Johann Chapoutot Aux racines de l’idéologie nazie
L’historien Johann Chapoutot publie “la Révolution culturelle nazie”. Approfondissant son analyse des liens entre le national-socialisme et l’Antiquité, il décrypte la manipulation totalitaire à l’origine du projet hitlérien
Comment peut-on définir la révolution culturelle nazie?
Les nazis avaient un projet de refonte de la civilisation, ce qu’ils appellent la Kultur, qui se différencie du mot français « culture ». Pour eux, il faut opérer une « révolution » dans le sens de « retour à l’origine », et non dans celui que nous lui donnons, issu de la Révolution française, ce moment historique que les nazis combattent absolument. La révolution nazie est une révolution au sens prérévolutionnaire du terme. Ce n’est pas une ouverture vers un progrès, ou vers un avenir moderne, mais la volonté de se réenraciner dans un passé où coïncidaient culture et nature.
Quelle est pour eux cette origine admirée?
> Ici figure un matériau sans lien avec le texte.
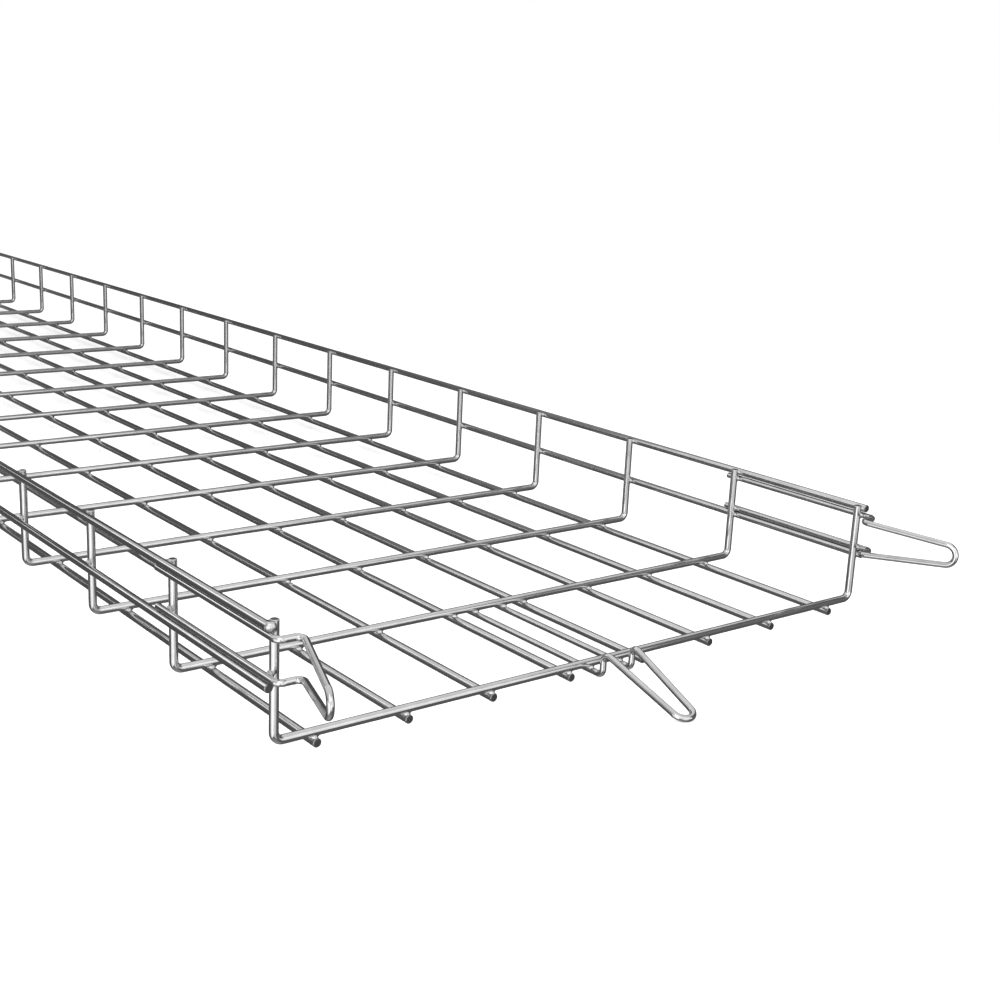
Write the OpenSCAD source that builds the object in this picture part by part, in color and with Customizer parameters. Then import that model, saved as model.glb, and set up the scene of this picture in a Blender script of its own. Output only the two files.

L’origine germanique. Une origine certes fantasmatique, mais qui a une réalité aux yeux des acteurs. La germanité, selon les nazis, c’est le moment de la liberté, de l’absence de négation. L’homme germanique antique n’était pas dénaturé par le judéo-christianisme. Pour les nazis, l’évangélisation chrétienne a imposé les principes juifs à la race germanique. Les contraintes de la monogamie, de l’interdiction de la violence, de la proscription du meurtre n’existaient pas auparavant. L’homme germanique est défini comme un homme libre, sans contraintes et sans normes, avec un rapport immédiat à l’Autre. Le rapport avec la nature est direct, lui aussi : les Germains vivaient nus dans la forêt originelle. Absence de médiation entre soi et le divin, aussi : pas de clergé, accès direct à Dieu, à travers l’arbre ou la source. La référence historique, ce sont les Germains de Tacite, les Grecs de Sparte et les Romains des origines.
Qui se charge de mettre au point ce méli-mélo idéologique?
Ces idées originales sont déjà très présentes dans l’opinion depuis le xixe siècle. A partir de 1919, des centaines de philosophes, d’historiens, de professeurs, d’intellectuels leur donnent corps. Parmi eux, Alfred Rosenberg, l’un des compagnons de route de Hitler, qui a mis en place le corpus idéologique, et qui sera exécuté à l’issue du procès de Nuremberg. Allemand de la Baltique, ingénieur, il a publié « le Mythe du xxe siècle », une histoire raciste et antisémite de l’humanité. Mais il ne fait que concentrer des idées largement répandues. Il les précipite, au sens chimique.
Pourquoi les nazis détestent-ils autant la Révolution française?
C’est la grande ennemie. Ils haïssent aussi la Commune (1871), et la révolution d’Octobre (1917). Ce sont à leurs yeux des révoltes de la lie de l’humanité contre l’élite. Le cloaque racial gallo-romain s’est soulevé en 1789 contre le sang bleu des nobles germaniques. On parle même du « judéo-sarde » Marat, assassiné par la blonde Charlotte Corday, représentante de cette élite raciale. L’humanisme de la Révolution française est une idée néfaste, tout comme l’universalisme ou la justice sociale. La plèbe cherche à imposer l’idée d’égalité, aberrante du point de vue des nazis. Ceux-ci, en 1933, cherchent à imposer une « révolution nationale » qui doit faire table rase de toutes ces « absurdités ». Ce n’est pas Vichy qui a inventé l’expression, Goebbels l’utilise déjà au début des années 1930. En plus, la Révolution française a été un complot judéo-maçonnique, donc judéo-bolchevique.
Y a-t-il des résurgences de cette révolution culturelle aujourd’hui?
L’idée selon laquelle il faut rompre avec l’universalisme, redevenir particulariste, avoir un être non partageable, oui, survit avec force. Dans cette mesure, il y a un parallèle à faire aujourd’hui avec les années 1930.
JOHANN CHAPOUTOT, professeur à la Sorbonne, est l’auteur du « National-socialisme et l’Antiquité » (PUF, 2008) et de « la Loi du sang. Penser et agir en nazi » (Gallimard, 2014). Il publie chez le même éditeur « la Révolution culturelle nazie ».